===== Data excerpts
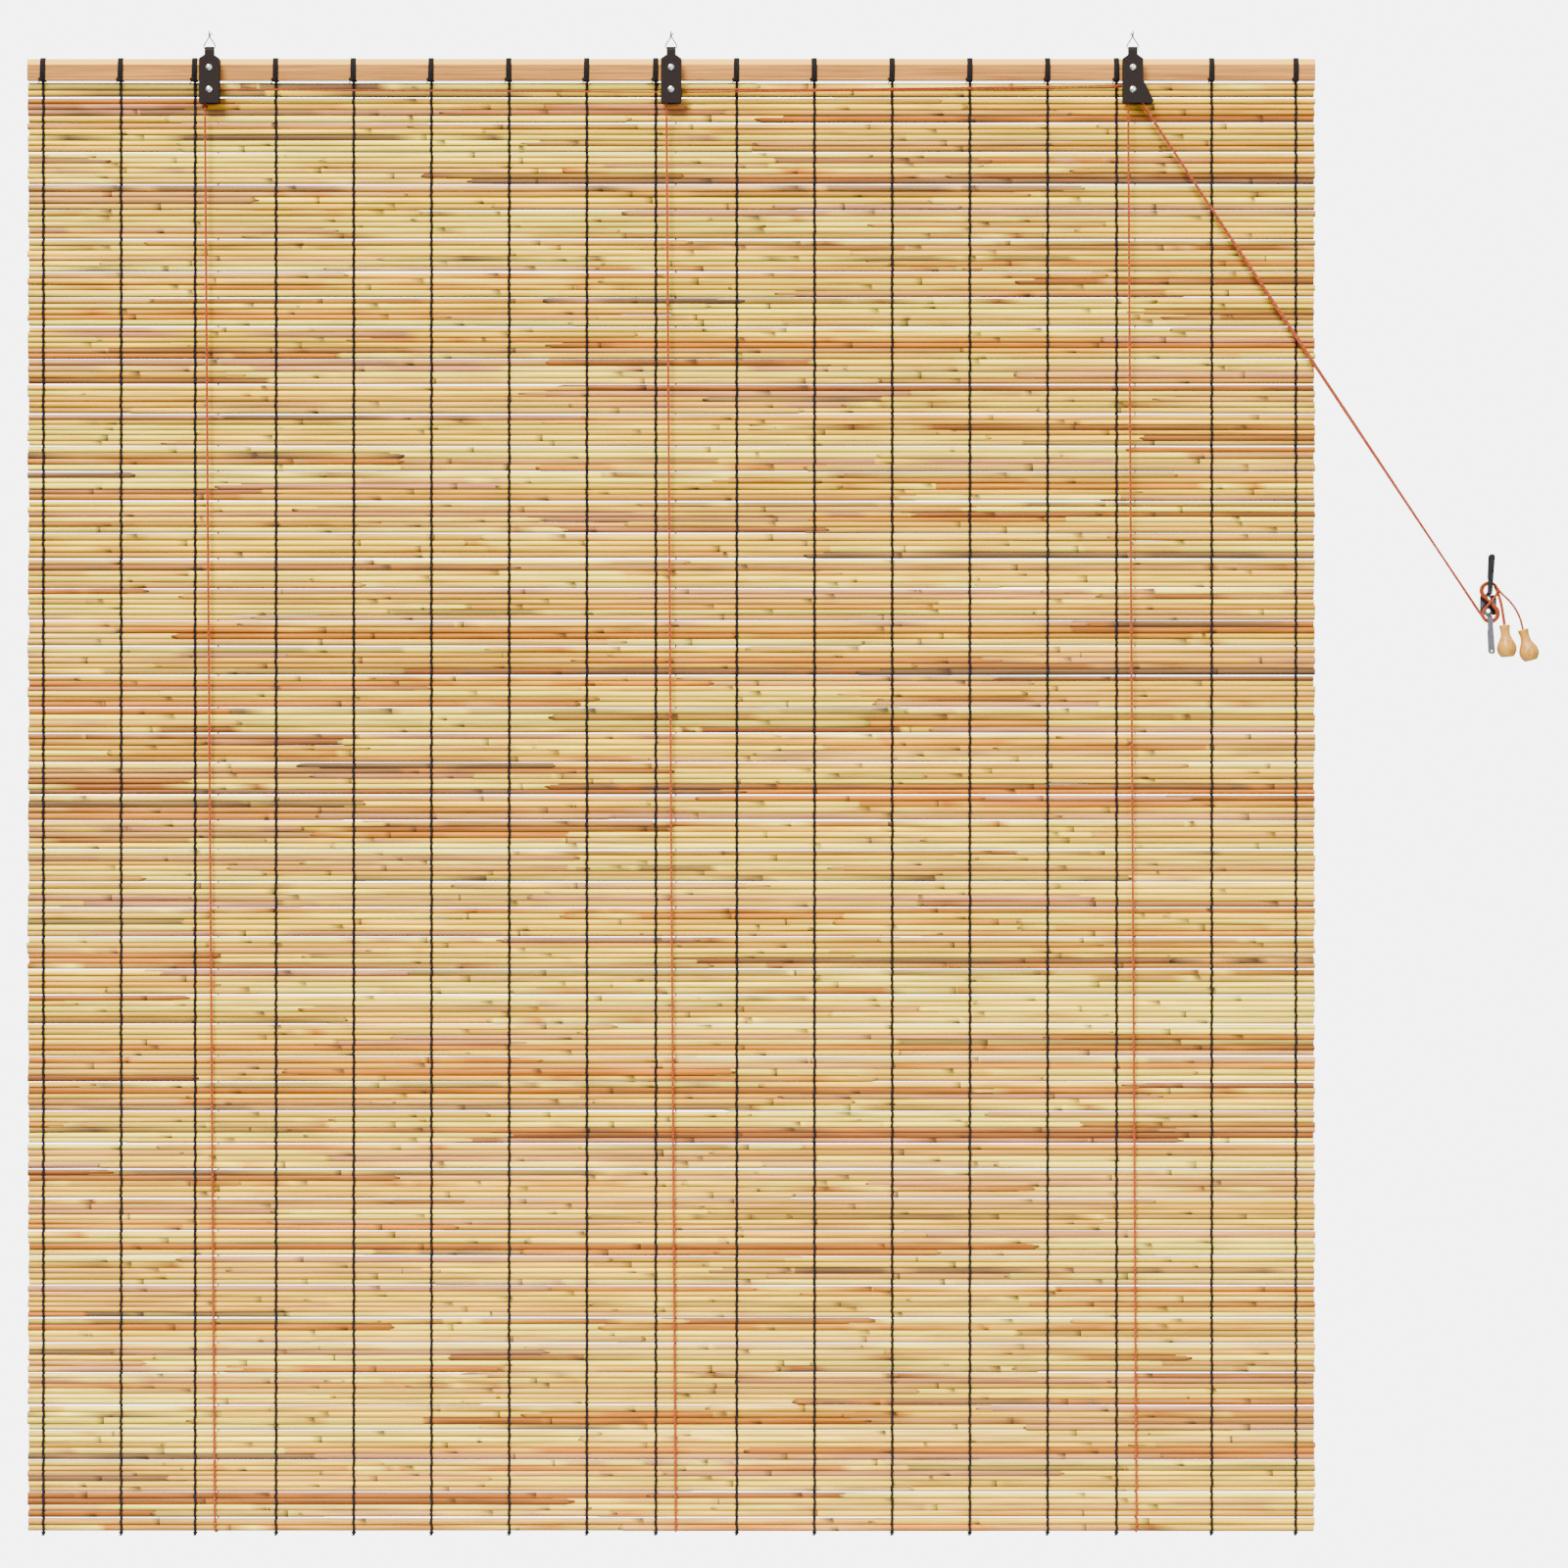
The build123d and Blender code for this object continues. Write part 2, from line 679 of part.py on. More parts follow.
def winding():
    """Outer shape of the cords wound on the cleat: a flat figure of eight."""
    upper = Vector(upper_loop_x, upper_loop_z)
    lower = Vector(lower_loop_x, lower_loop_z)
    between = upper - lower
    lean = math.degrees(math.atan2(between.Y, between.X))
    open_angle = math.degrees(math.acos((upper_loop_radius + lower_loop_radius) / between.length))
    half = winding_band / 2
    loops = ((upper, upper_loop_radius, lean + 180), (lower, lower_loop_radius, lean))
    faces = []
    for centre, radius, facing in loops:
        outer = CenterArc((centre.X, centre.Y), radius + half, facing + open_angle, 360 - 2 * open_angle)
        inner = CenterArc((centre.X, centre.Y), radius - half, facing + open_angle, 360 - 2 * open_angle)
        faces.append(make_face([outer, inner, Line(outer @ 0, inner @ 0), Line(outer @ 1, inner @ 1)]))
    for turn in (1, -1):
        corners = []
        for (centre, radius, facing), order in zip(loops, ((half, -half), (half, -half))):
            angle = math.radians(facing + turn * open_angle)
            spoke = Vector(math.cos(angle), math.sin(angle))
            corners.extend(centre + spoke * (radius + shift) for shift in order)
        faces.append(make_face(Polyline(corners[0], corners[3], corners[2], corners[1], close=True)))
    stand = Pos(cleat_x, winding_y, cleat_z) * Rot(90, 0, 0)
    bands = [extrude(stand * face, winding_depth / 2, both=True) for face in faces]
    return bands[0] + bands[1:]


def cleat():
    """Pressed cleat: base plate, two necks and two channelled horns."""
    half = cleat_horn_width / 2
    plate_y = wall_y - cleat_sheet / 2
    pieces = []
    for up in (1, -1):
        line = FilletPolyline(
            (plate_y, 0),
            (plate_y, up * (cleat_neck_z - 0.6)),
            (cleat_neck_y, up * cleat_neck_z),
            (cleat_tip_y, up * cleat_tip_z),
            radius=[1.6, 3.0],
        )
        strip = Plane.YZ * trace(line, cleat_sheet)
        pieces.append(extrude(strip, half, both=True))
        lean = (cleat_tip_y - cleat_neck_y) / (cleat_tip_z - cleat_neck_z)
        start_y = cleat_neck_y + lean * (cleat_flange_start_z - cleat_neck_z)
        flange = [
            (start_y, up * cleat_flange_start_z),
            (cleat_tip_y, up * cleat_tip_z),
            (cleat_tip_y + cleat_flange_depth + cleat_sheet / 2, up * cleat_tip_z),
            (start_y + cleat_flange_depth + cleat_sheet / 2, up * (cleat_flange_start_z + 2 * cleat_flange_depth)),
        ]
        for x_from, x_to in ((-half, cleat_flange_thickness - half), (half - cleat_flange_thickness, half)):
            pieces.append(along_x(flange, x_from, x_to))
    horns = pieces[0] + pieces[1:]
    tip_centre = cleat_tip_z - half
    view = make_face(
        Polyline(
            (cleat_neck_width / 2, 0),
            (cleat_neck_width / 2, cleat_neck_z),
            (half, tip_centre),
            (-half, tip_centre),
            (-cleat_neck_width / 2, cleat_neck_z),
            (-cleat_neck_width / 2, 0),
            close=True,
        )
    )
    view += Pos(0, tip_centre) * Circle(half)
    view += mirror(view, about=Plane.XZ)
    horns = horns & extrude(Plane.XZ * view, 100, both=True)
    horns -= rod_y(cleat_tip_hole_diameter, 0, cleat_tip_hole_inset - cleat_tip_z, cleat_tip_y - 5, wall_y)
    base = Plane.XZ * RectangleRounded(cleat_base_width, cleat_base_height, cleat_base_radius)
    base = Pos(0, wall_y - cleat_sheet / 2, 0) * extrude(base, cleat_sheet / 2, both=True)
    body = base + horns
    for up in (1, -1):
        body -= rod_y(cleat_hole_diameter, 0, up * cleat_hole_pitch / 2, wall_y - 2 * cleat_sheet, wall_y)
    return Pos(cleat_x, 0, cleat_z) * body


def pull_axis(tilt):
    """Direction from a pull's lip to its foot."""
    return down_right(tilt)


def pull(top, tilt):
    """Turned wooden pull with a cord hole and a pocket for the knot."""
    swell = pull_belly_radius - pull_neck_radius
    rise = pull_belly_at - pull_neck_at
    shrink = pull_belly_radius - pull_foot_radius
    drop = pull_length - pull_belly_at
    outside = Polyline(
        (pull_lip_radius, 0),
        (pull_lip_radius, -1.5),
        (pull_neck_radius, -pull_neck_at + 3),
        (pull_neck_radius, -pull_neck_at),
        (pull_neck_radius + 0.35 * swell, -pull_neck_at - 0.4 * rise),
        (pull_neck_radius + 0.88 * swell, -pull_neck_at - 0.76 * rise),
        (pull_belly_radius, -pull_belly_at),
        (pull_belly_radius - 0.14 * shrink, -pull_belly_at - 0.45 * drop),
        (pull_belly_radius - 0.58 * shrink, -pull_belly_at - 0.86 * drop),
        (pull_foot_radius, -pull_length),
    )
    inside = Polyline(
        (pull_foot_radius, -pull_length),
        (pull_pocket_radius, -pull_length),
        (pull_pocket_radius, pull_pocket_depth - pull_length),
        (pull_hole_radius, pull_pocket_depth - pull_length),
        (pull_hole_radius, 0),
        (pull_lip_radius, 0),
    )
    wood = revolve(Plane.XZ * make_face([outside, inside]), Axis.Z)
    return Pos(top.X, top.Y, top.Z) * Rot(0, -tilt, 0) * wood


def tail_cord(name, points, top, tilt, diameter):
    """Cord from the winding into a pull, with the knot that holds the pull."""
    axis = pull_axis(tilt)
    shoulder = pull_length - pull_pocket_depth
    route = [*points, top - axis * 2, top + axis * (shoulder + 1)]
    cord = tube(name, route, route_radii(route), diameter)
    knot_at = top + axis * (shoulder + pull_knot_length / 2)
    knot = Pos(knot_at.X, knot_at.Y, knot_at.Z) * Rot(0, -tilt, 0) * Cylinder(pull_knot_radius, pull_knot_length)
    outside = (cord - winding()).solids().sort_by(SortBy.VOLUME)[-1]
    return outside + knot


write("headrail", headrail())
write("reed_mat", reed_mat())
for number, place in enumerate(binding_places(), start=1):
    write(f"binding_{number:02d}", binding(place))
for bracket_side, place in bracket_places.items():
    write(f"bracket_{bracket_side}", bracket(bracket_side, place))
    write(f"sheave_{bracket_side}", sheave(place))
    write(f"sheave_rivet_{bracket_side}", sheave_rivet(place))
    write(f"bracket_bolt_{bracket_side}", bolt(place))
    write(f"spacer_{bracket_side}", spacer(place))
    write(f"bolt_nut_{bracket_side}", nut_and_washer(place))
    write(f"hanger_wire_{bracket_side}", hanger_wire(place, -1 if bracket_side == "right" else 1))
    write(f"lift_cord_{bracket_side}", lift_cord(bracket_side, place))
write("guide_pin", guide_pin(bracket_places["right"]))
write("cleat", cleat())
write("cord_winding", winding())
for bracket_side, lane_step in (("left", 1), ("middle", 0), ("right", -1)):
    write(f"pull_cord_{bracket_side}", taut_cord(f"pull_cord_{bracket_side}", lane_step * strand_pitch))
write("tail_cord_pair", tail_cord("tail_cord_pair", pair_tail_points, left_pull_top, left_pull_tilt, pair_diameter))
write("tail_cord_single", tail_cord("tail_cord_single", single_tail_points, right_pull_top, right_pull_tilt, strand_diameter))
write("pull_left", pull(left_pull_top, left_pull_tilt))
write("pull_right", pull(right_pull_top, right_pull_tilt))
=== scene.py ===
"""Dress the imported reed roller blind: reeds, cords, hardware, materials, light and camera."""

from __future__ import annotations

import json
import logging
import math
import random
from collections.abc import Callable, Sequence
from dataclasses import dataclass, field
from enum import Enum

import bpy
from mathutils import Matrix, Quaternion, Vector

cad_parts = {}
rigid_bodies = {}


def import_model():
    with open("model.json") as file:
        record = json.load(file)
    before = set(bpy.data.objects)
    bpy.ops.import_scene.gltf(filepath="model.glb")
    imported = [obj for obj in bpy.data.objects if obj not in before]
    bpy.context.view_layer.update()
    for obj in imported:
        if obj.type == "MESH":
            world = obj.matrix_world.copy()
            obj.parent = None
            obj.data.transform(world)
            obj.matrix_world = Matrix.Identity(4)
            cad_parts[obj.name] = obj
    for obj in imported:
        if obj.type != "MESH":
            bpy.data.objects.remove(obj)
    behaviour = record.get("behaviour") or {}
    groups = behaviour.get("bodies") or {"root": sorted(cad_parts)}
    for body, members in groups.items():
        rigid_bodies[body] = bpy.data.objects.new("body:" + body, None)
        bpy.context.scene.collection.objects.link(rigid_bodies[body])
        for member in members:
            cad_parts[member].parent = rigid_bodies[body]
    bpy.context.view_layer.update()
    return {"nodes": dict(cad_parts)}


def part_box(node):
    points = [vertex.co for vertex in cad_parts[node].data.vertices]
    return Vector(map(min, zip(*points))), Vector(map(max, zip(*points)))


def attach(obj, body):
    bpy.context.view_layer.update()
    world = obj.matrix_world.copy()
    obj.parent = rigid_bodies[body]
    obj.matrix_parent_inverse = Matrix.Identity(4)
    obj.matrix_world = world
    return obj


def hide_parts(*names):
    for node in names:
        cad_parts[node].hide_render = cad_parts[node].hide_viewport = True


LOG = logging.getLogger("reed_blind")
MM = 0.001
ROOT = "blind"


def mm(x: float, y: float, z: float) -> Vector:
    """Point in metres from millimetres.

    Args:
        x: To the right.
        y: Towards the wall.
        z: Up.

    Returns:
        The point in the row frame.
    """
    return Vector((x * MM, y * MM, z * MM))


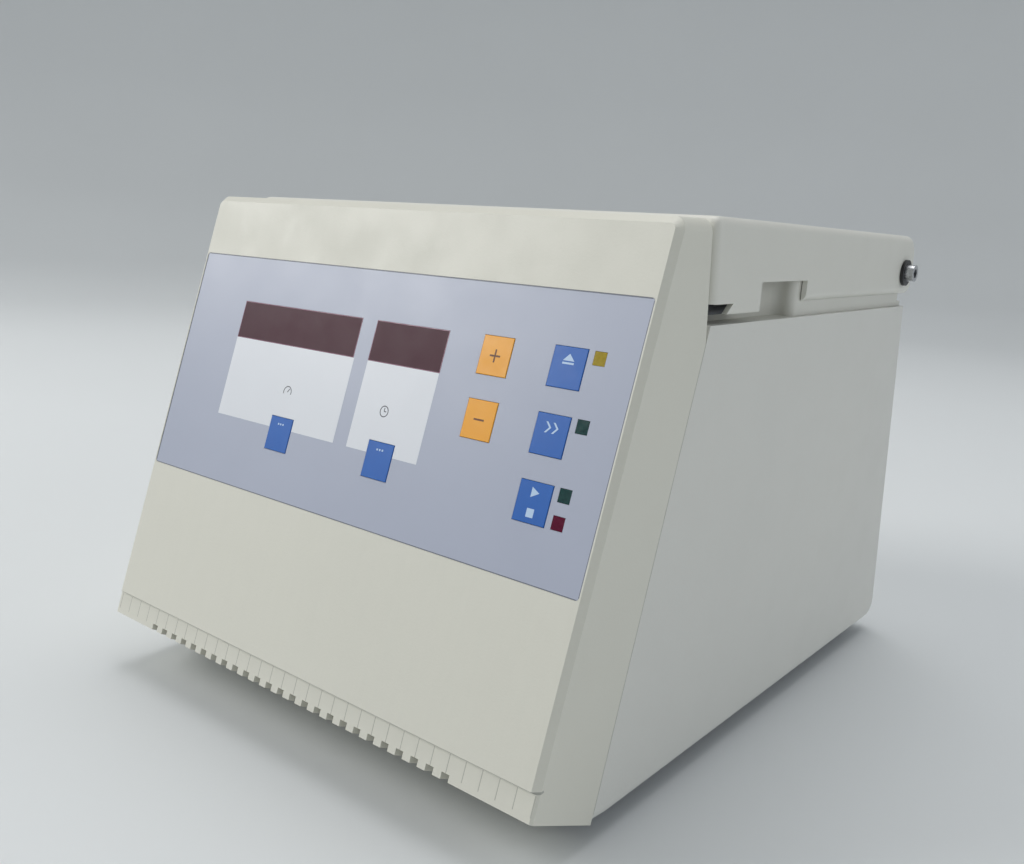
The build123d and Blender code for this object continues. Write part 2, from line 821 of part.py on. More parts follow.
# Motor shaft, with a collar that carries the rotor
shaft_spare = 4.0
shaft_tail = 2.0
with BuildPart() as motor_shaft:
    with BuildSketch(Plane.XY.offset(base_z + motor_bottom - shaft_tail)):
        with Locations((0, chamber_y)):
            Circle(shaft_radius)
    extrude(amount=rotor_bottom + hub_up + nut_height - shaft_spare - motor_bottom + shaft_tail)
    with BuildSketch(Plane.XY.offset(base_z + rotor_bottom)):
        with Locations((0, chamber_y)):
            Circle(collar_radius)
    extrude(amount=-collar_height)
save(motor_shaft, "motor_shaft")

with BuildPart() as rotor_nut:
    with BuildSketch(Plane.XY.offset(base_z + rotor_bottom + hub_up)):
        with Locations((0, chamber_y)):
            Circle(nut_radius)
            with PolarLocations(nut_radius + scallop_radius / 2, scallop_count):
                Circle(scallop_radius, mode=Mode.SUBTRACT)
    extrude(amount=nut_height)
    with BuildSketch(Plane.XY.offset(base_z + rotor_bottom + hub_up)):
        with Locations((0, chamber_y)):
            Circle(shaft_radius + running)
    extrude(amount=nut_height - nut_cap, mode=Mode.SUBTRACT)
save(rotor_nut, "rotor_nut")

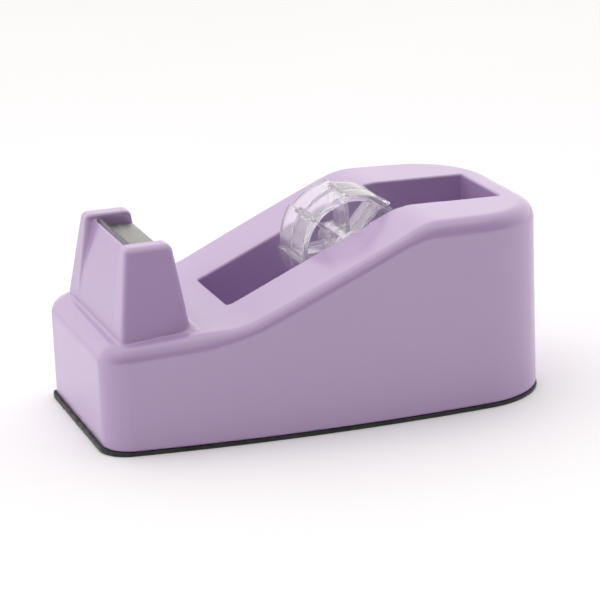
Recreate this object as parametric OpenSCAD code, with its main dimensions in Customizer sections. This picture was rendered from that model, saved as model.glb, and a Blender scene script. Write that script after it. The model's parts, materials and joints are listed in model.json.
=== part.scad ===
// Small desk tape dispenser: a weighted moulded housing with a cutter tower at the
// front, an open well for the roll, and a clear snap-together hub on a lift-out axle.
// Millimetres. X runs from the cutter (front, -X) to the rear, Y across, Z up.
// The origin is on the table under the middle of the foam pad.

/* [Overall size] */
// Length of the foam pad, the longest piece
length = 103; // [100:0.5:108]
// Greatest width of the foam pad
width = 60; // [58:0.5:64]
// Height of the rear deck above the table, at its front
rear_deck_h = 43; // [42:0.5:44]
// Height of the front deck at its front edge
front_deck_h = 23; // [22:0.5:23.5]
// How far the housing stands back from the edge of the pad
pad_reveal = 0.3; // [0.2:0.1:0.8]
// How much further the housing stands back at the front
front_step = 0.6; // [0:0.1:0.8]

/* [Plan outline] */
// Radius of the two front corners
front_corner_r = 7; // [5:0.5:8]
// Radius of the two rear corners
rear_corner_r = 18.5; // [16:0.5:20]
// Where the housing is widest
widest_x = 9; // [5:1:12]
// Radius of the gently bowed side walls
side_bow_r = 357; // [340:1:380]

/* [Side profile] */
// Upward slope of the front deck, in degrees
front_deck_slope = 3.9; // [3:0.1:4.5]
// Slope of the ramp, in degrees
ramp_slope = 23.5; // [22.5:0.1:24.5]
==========
What to do
Go through the material above and output exactly the lines from the one containing "right_pull_top, right_pull_tilt, strand_diameter))" through the one containing "cad_parts[obj.name] = obj".

Solution
write("tail_cord_single", tail_cord("tail_cord_single", single_tail_points, right_pull_top, right_pull_tilt, strand_diameter))
write("pull_left", pull(left_pull_top, left_pull_tilt))
write("pull_right", pull(right_pull_top, right_pull_tilt))
=== scene.py ===
"""Dress the imported reed roller blind: reeds, cords, hardware, materials, light and camera."""

from __future__ import annotations

import json
import logging
import math
import random
from collections.abc import Callable, Sequence
from dataclasses import dataclass, field
from enum import Enum

import bpy
from mathutils import Matrix, Quaternion, Vector

cad_parts = {}
rigid_bodies = {}


def import_model():
    with open("model.json") as file:
        record = json.load(file)
    before = set(bpy.data.objects)
    bpy.ops.import_scene.gltf(filepath="model.glb")
    imported = [obj for obj in bpy.data.objects if obj not in before]
    bpy.context.view_layer.update()
    for obj in imported:
        if obj.type == "MESH":
            world = obj.matrix_world.copy()
            obj.parent = None
            obj.data.transform(world)
            obj.matrix_world = Matrix.Identity(4)
            cad_parts[obj.name] = obj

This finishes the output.